Marçal também afirmou à Revista Oeste na terça-feira (10) que “doou a rede elétrica”, mas a afirmação omite detalhes importantes. De acordo com o coordenador da associação de moradores, a energia chegou há um ano na região, mas apenas para a ONG. Em 2022, o administrador municipal doou 30 postes de madeira, e depois foi realizada uma vaquinha para comprar os cabos. Mesmo assim, a iluminação é precária e muitas vezes insuficiente.

Marçal usa a iniciativa filantrópica como exemplo de política pública para São Paulo, mesmo que dependa de doações voluntárias e o custo total não seja claramente conhecido.
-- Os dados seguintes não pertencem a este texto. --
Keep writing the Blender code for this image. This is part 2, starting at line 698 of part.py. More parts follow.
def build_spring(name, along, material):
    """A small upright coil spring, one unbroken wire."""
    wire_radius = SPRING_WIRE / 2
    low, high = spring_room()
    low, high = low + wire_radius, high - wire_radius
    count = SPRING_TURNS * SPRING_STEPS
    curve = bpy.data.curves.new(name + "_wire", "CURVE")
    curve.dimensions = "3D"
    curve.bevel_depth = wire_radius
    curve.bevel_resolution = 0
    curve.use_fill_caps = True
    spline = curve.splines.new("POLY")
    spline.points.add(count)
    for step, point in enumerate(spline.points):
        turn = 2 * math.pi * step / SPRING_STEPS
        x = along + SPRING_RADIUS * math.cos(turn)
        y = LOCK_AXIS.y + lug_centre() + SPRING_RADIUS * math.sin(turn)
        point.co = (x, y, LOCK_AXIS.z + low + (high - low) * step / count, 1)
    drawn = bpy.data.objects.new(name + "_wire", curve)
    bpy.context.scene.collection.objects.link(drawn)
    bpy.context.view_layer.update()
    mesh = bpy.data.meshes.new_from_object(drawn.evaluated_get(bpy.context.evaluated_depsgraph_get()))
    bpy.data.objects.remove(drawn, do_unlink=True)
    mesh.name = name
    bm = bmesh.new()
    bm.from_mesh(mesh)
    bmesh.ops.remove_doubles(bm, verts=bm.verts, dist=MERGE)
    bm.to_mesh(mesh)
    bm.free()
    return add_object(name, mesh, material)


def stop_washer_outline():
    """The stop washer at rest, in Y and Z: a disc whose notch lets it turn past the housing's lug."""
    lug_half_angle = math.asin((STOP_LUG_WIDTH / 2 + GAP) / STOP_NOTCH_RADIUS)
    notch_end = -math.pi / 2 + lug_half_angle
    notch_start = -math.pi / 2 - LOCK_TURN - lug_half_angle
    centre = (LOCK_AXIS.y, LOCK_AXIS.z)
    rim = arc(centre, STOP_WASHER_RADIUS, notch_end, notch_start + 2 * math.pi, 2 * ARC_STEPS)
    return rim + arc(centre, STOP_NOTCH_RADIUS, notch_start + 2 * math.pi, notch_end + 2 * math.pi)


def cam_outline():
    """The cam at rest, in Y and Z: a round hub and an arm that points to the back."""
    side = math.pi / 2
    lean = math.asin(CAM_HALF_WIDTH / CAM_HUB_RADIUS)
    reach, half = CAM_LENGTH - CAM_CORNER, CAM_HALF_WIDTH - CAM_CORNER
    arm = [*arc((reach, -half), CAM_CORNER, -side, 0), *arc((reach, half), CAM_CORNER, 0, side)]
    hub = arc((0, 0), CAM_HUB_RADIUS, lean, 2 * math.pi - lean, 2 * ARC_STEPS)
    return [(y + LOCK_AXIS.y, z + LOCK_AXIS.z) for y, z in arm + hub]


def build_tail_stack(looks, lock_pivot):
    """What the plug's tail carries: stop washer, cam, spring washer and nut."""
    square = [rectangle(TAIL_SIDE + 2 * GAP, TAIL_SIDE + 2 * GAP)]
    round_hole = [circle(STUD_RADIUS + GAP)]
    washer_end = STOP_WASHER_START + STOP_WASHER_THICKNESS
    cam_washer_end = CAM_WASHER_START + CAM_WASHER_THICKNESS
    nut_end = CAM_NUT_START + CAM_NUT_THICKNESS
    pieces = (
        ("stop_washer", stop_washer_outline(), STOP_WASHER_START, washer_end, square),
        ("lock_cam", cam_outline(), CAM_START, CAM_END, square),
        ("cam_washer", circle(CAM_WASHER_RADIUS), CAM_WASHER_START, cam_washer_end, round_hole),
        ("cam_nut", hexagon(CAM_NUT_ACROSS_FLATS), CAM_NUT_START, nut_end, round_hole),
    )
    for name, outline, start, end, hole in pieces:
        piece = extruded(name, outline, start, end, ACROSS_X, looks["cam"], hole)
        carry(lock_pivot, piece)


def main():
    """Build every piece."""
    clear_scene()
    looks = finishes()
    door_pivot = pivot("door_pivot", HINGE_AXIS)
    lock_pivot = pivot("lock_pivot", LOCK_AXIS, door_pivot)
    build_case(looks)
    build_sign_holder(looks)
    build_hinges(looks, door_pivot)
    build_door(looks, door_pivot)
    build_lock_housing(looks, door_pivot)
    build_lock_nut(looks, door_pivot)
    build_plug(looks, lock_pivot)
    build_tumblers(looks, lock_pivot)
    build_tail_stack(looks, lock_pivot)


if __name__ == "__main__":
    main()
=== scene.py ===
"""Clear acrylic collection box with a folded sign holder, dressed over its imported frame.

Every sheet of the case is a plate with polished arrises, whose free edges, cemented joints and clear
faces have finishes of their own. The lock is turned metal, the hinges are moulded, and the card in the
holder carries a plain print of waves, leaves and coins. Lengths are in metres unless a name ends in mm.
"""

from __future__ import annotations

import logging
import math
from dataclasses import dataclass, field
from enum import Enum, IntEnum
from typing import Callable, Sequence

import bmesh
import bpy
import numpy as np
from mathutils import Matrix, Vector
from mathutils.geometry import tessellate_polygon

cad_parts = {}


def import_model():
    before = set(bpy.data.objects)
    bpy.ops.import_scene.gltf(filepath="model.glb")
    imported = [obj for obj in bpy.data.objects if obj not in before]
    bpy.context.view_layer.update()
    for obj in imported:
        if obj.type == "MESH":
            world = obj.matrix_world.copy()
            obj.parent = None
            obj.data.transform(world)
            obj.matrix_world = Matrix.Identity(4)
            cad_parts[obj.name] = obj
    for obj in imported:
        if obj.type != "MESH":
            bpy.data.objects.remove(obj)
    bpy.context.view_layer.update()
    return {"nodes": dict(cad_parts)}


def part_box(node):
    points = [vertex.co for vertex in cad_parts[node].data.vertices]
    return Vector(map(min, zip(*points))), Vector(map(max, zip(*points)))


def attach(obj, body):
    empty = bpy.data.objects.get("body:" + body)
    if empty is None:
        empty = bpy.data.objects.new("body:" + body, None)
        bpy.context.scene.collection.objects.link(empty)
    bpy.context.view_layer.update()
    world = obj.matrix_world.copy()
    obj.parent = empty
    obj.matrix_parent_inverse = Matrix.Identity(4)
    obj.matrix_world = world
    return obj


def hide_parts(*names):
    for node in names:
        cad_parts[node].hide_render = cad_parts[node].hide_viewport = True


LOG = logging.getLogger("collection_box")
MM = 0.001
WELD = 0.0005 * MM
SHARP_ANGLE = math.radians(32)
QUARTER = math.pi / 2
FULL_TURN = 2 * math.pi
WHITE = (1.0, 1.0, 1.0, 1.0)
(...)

A ONG Atos afirma que é difícil estimar o custo devido ao caráter gradual das doações, que incluem estruturas inteiras vindas da China ou da Espanha, sem valores detalhados.

Valores questionados

Quando questionado sobre o valor total das doações, Marçal respondeu que visitará São Paulo em breve para mostrar pessoalmente. Ele teria arrecadado pelo menos R$ 4,5 milhões em dois leilões transmitidos ao vivo em 2023 e 2024, mas o valor exato do dinheiro próprio doado e sua aplicação não são claros.

O tema também foi levantado pelo pastor bolsonarista Silas Malafaia, que questionou: “O The Intercept trouxe uma grave acusação que você precisa explicar muito bem. Era para ter 90 casas, o que você fez com o dinheiro?”
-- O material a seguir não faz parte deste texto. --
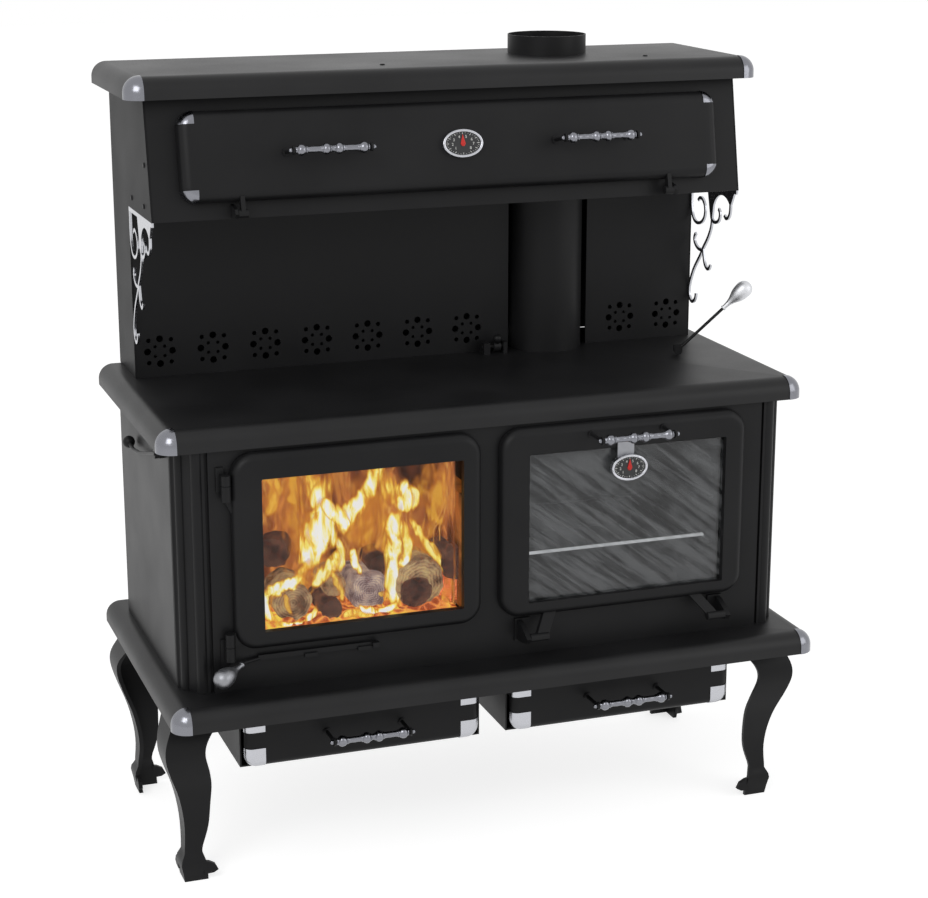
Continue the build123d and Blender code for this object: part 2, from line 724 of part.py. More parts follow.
def dial_needle(plane):
    """Pointer turning on the stem, just clear of the dial."""
    with BuildPart() as needle:
        with BuildSketch(shifted(plane, 0, 0, DIAL_DEPTH - DIAL_RECESS + 0.6)):
            with BuildLine():
                Polyline((-1.6, -6), (1.6, -6), (1.1, 17), (0, 19), (-1.1, 17), close=True)
            make_face()
            Circle(3.4)
            Circle(STEM_RADIUS + RUNNING_FIT, mode=Mode.SUBTRACT)
        extrude(amount=1)
    return needle.part


# ---------------------------------------------------------------- glazed doors


def door_plane(x_span):
    """Plane on the back of a door, centred on it."""
    return facing_front(sum(x_span) / 2, DOOR_BACK, (DOOR_BOTTOM + DOOR_TOP) / 2)


def window_plane(window):
    """Plane on the back of a door, centred on its window."""
    centre_x = (window["left"] + window["right"]) / 2
    centre_z = (window["bottom"] + window["top"]) / 2
    return facing_front(centre_x, DOOR_BACK, centre_z)


def glazed_frame(x_span, window):
    """Cast door frame with its window, the rebate behind it and the strip that holds the glass."""
    plane = door_plane(x_span)
    seen = window_plane(window)
    width = window["right"] - window["left"]
    height = window["top"] - window["bottom"]
    outside = (x_span[1] - x_span[0], DOOR_TOP - DOOR_BOTTOM)
    with BuildPart() as frame:
        add(rolled_pan(plane, *outside, DOOR_THICKNESS, DOOR_CORNER, DOOR_ROLL))
        with BuildSketch(seen):
            RectangleRounded(width, height, 3)
        extrude(amount=DOOR_THICKNESS, mode=Mode.SUBTRACT)
        with BuildSketch(seen):
            RectangleRounded(width + 2 * GLASS_LAP, height + 2 * GLASS_LAP, 5)
        extrude(amount=GLASS_REBATE, mode=Mode.SUBTRACT)
        with BuildSketch(shifted(seen, 0, 0, 1)):
            Rectangle(width + 2 * GLASS_LAP, height + 2 * GLASS_LAP)
            Rectangle(width + 4, height + 4, mode=Mode.SUBTRACT)
        extrude(amount=GLASS_REBATE - GLASS_THICKNESS - 1)
    return frame.part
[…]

O site mencionado por Malafaia relatou que as doações pedidas por Marçal à Atos foram feitas a dois CNPJs na cidade de Prata, Paraíba. A ONG rebate afirmando ter escritório físico na cidade, de onde vem seu fundador, o pastor Itamar Vieira, e que o Centro Vida Nordeste, dono do outro CNPJ, é parceiro desde 2017 e envia os recursos do Brasil. Vieira afirma que dez casas estão em fase de produção de tijolos e que as 300 casas estão previstas para 2025. No entanto, devido à demora na chegada dos recursos e ao fato de a construção ser feita pelos moradores, os prazos não são fixos. O pastor lamenta a politização do assunto na campanha eleitoral.